24/04/24 - Carlos Beltran (University of Cantabria) - Lower Bound for the Green Energy of Point Configurations in Harmonic Manifolds
The Green function is a natural function defined in M×M where M any compact Riemannian manifold. Its value is infinity in the diagonal and it defines naturally an energy function: for any collection of N points x1, ..., xN , their Green energy is the sum of G(xi, xj ) where G is the Green function and i ̸= j. A fundamental problem in the interface of several areas including Approximation Theory, Discrete Geometry and Potential Theory is to find and/or describe the properties of points minimizing the Green energy, with M the 2-sphere being a highly non trivial yet very much desired space to analyze. In this talk I will present a surprisingly simple approach to the lower bound of this energy, which gives the sharpest known values in all the Harmonic manifolds.

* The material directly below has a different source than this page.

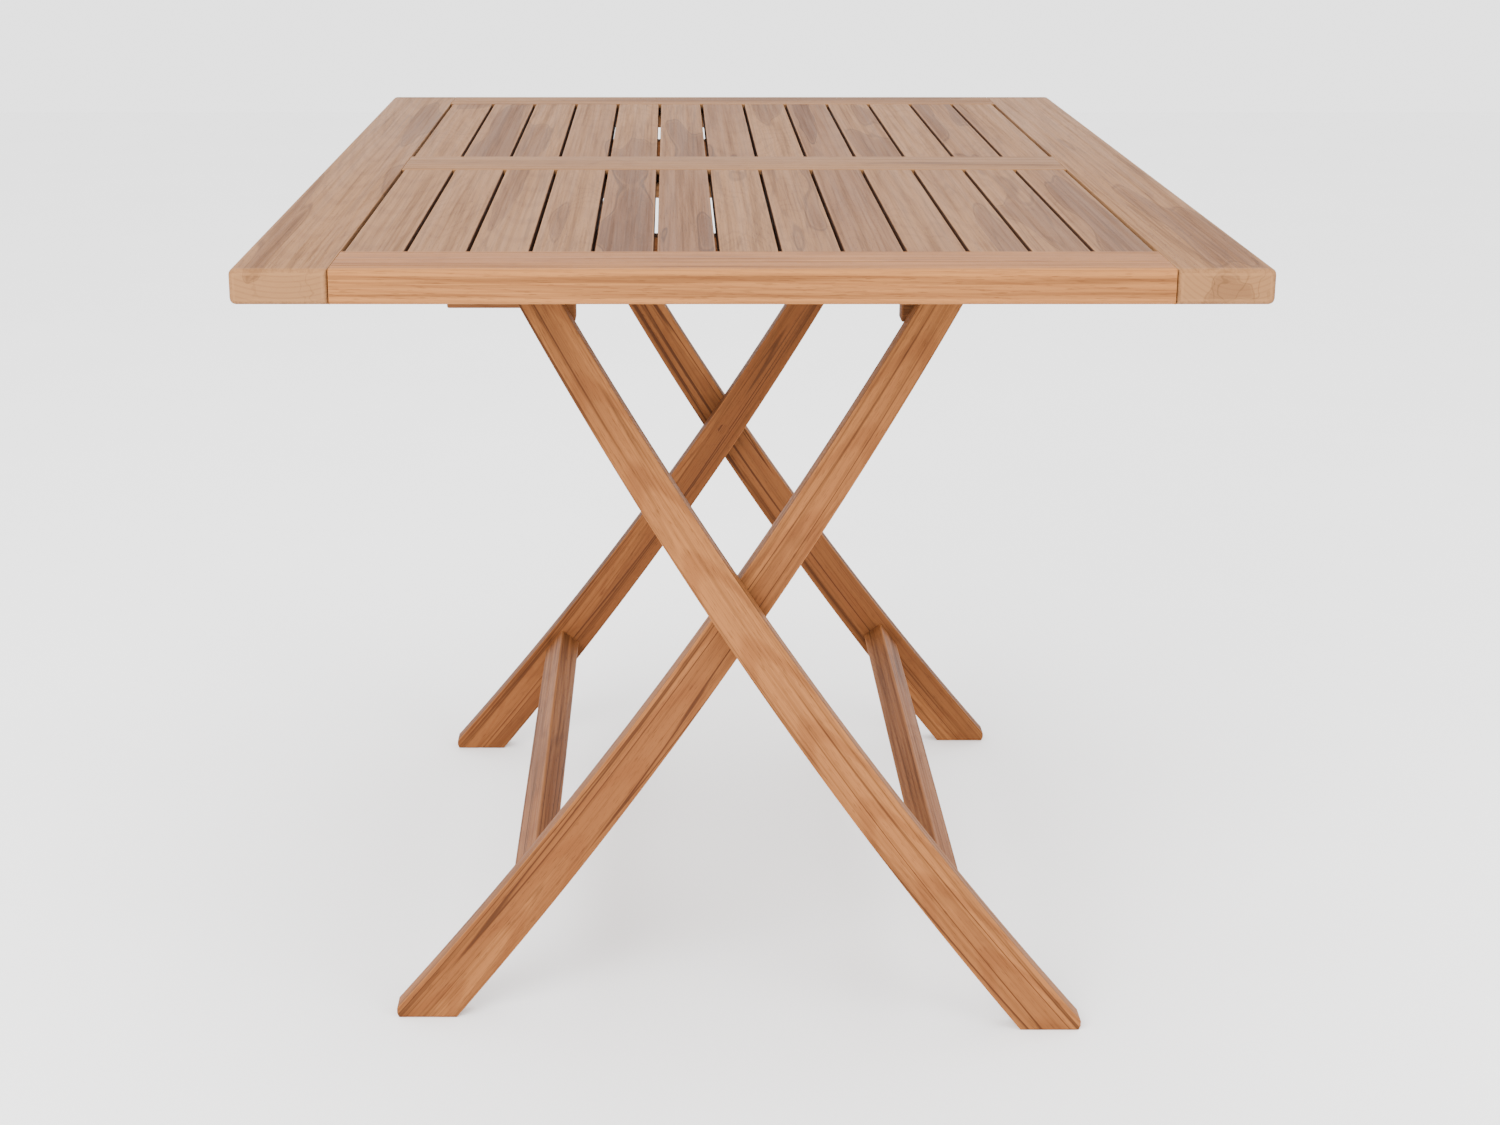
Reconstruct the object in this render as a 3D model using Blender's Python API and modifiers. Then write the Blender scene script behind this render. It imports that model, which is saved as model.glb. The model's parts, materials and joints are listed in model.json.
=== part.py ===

08/05/24 - Bence Borda (TU Graz) - Some applications of harmonic analysis in optimal transport
The Wasserstein metric is a metric on the set of probability measures of a given space, originating from the theory of optimal transport with many applications in both pure and applied mathematics. It has close connections to harmonic analysis both on classical spaces such as the circle or the torus, and on more abstract spaces such as compact Riemannian manifolds or compact Lie groups. The talk will survey some of these connections, including analogues of the Erdos-Turan inequality for the Wasserstein metric. An important application is the quantitative equidistribution properties of (deterministic or random) finite point sets in compact spaces.